— Requirements —
Everything from the line containing "What build123d script" down to the line containing "waterway_r = 9.5" is to be returned exactly; include both boundary lines and leave out all others.

— Provided records —
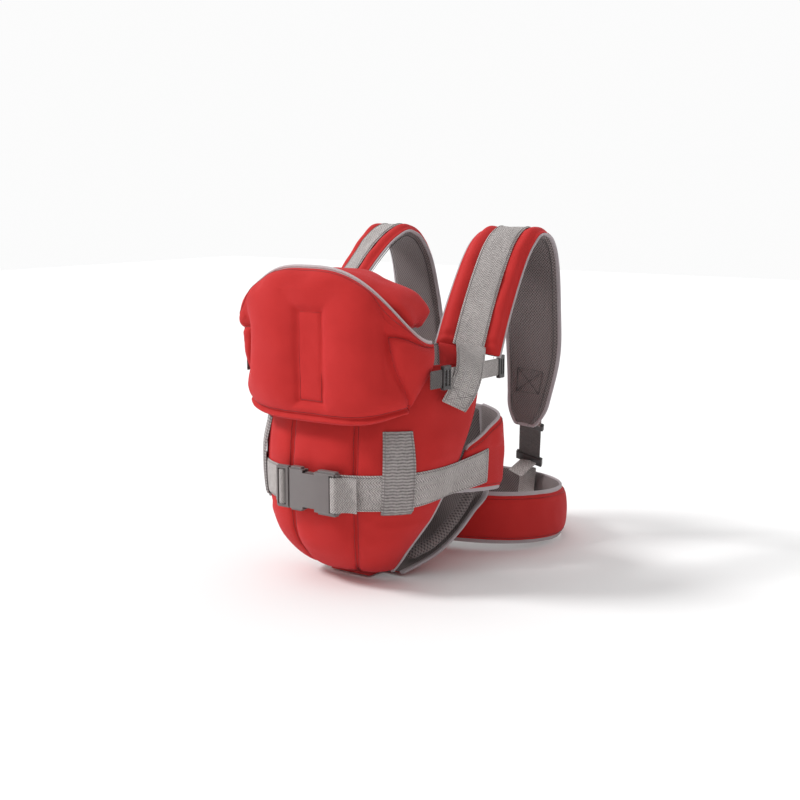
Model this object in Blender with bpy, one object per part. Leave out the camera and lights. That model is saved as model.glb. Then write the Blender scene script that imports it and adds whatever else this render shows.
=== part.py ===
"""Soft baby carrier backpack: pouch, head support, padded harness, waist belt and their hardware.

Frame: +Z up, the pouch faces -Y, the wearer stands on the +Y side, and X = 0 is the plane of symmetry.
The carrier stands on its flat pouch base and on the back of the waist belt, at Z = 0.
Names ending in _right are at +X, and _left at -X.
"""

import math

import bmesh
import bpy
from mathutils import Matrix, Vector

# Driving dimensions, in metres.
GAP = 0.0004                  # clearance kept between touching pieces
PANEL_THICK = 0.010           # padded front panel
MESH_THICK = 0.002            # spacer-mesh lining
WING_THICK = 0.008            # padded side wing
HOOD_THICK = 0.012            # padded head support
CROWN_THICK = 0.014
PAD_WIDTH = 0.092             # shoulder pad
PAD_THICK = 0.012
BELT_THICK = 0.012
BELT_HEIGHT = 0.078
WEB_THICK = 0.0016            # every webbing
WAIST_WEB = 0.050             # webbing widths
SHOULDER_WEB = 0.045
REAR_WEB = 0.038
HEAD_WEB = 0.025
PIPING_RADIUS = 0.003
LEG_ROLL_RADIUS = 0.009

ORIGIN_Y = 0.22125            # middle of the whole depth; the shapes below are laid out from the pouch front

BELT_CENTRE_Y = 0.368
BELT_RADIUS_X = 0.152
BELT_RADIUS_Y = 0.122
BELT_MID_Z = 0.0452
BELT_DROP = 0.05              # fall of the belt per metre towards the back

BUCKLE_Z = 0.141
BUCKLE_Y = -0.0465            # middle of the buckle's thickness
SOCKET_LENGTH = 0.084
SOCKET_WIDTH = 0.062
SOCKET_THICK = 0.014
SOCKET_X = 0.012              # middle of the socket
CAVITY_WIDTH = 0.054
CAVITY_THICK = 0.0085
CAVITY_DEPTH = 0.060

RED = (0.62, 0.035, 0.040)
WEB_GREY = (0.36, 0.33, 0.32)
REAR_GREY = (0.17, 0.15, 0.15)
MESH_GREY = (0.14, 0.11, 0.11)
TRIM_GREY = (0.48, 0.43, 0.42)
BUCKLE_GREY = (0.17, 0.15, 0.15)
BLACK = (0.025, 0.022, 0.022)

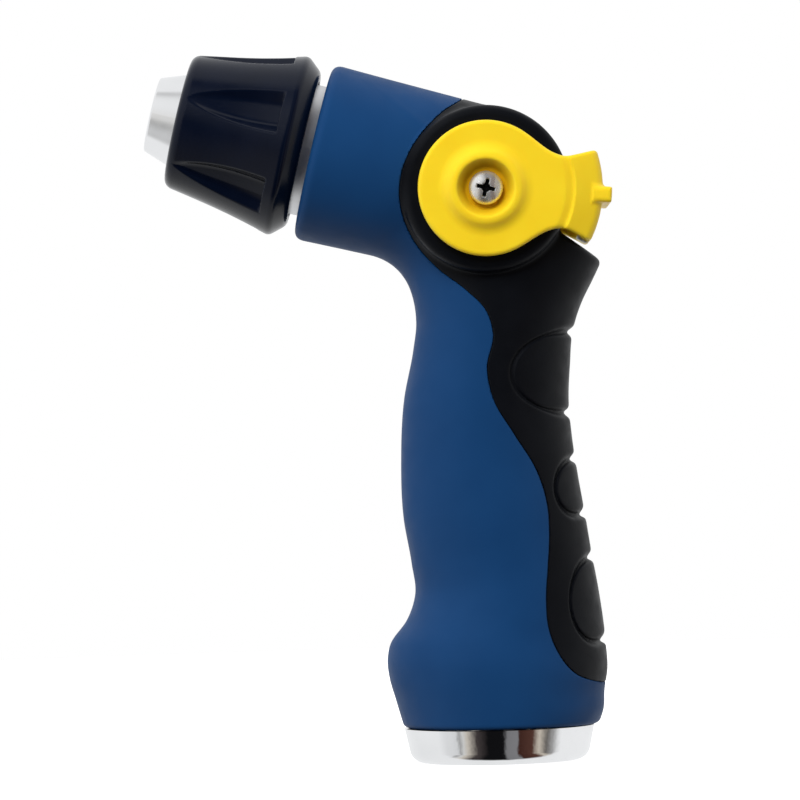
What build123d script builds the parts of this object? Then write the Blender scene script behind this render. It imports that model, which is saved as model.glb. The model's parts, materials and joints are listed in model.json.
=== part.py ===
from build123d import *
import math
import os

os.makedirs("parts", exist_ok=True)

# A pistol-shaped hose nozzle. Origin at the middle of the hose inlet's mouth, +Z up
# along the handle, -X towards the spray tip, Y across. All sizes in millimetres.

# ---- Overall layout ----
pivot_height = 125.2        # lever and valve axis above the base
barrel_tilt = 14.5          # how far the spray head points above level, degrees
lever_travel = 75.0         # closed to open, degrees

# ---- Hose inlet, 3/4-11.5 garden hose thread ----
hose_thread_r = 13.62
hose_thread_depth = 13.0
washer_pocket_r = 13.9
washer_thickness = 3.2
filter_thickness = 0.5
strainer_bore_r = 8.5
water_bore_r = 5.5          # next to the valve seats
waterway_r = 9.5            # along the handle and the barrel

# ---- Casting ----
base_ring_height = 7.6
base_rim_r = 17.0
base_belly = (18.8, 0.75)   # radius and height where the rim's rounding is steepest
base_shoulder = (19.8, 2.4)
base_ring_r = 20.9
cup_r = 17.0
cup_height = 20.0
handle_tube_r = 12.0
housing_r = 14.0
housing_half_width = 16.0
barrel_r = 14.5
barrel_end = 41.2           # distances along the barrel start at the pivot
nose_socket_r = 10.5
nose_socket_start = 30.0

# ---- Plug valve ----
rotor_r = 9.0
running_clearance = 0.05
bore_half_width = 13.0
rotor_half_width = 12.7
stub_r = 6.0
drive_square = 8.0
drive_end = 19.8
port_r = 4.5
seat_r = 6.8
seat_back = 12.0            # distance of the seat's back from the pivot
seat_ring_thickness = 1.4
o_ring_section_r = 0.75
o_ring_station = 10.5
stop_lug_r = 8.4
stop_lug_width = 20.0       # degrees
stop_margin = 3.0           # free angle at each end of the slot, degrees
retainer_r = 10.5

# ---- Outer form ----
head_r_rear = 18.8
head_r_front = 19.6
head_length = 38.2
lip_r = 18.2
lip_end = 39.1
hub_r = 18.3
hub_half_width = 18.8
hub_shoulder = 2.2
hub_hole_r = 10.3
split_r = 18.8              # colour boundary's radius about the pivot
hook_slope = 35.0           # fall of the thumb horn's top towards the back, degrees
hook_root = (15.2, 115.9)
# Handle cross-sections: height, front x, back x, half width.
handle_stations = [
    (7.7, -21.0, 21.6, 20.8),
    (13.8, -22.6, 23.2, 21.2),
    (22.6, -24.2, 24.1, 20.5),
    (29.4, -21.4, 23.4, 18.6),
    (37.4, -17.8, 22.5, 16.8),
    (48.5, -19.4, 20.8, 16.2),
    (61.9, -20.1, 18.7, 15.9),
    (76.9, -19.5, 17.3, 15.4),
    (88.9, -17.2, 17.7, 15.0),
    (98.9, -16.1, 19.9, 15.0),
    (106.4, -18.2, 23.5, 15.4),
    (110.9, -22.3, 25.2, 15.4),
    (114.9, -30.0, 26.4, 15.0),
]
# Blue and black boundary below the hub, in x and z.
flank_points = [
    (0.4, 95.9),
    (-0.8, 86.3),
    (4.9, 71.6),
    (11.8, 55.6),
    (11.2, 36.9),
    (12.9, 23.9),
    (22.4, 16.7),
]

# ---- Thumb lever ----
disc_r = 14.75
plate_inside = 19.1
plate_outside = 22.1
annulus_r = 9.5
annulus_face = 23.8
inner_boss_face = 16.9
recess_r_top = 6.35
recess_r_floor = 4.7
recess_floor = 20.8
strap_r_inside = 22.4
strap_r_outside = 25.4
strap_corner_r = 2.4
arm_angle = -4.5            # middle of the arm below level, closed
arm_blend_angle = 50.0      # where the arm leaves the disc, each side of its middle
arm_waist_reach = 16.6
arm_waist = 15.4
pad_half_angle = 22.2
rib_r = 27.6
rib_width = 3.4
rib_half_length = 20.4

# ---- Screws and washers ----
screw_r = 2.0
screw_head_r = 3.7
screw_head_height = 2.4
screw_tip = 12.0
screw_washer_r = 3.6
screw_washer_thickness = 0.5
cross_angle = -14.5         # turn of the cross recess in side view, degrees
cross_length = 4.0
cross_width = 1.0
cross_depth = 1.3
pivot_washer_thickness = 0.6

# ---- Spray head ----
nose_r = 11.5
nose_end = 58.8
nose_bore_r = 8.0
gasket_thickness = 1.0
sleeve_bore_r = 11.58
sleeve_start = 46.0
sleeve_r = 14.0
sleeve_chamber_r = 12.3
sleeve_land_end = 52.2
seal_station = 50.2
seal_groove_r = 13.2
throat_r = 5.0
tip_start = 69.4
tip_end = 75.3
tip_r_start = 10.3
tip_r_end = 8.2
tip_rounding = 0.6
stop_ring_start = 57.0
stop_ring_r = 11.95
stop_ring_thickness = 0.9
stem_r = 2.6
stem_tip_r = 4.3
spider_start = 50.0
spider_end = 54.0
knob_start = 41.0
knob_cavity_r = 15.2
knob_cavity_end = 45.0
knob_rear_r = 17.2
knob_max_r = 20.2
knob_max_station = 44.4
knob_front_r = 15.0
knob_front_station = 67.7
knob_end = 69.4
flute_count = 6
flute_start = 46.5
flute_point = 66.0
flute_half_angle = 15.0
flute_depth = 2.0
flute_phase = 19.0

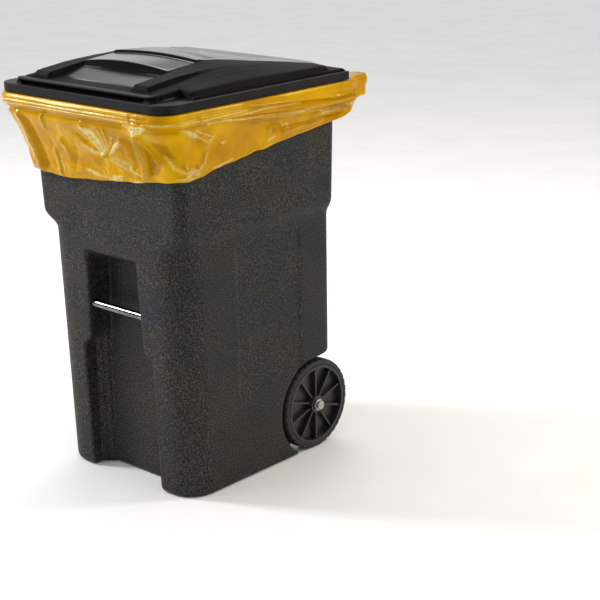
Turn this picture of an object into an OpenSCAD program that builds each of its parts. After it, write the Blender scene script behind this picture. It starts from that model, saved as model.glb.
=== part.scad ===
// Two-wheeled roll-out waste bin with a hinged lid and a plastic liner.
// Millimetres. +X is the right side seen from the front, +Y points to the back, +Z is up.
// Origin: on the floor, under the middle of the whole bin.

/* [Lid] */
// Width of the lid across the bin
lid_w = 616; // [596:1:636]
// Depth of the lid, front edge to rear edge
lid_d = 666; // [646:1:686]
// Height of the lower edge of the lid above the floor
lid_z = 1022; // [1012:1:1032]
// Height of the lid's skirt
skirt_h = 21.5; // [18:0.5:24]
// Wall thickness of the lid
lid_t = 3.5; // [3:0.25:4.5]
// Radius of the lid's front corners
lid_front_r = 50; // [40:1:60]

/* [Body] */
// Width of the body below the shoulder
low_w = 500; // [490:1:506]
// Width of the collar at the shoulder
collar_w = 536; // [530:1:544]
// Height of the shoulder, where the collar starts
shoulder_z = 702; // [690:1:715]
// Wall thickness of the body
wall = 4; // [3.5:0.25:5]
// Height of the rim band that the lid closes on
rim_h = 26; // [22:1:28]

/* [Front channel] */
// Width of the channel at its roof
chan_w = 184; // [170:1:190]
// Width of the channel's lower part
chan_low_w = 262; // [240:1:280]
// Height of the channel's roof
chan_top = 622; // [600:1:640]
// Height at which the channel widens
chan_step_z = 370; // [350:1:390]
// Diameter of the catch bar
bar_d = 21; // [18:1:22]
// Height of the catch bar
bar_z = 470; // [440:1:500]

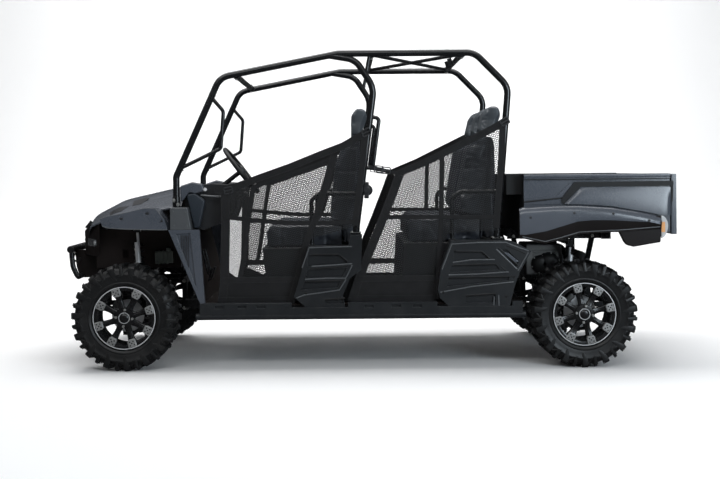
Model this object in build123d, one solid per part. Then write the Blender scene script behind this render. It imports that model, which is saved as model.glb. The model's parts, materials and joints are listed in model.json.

— Response —
What build123d script builds the parts of this object? Then write the Blender scene script behind this render. It imports that model, which is saved as model.glb. The model's parts, materials and joints are listed in model.json.
=== part.py ===
from build123d import *
import math
import os

os.makedirs("parts", exist_ok=True)

# A pistol-shaped hose nozzle. Origin at the middle of the hose inlet's mouth, +Z up
# along the handle, -X towards the spray tip, Y across. All sizes in millimetres.

# ---- Overall layout ----
pivot_height = 125.2        # lever and valve axis above the base
barrel_tilt = 14.5          # how far the spray head points above level, degrees
lever_travel = 75.0         # closed to open, degrees

# ---- Hose inlet, 3/4-11.5 garden hose thread ----
hose_thread_r = 13.62
hose_thread_depth = 13.0
washer_pocket_r = 13.9
washer_thickness = 3.2
filter_thickness = 0.5
strainer_bore_r = 8.5
water_bore_r = 5.5          # next to the valve seats
waterway_r = 9.5            # along the handle and the barrel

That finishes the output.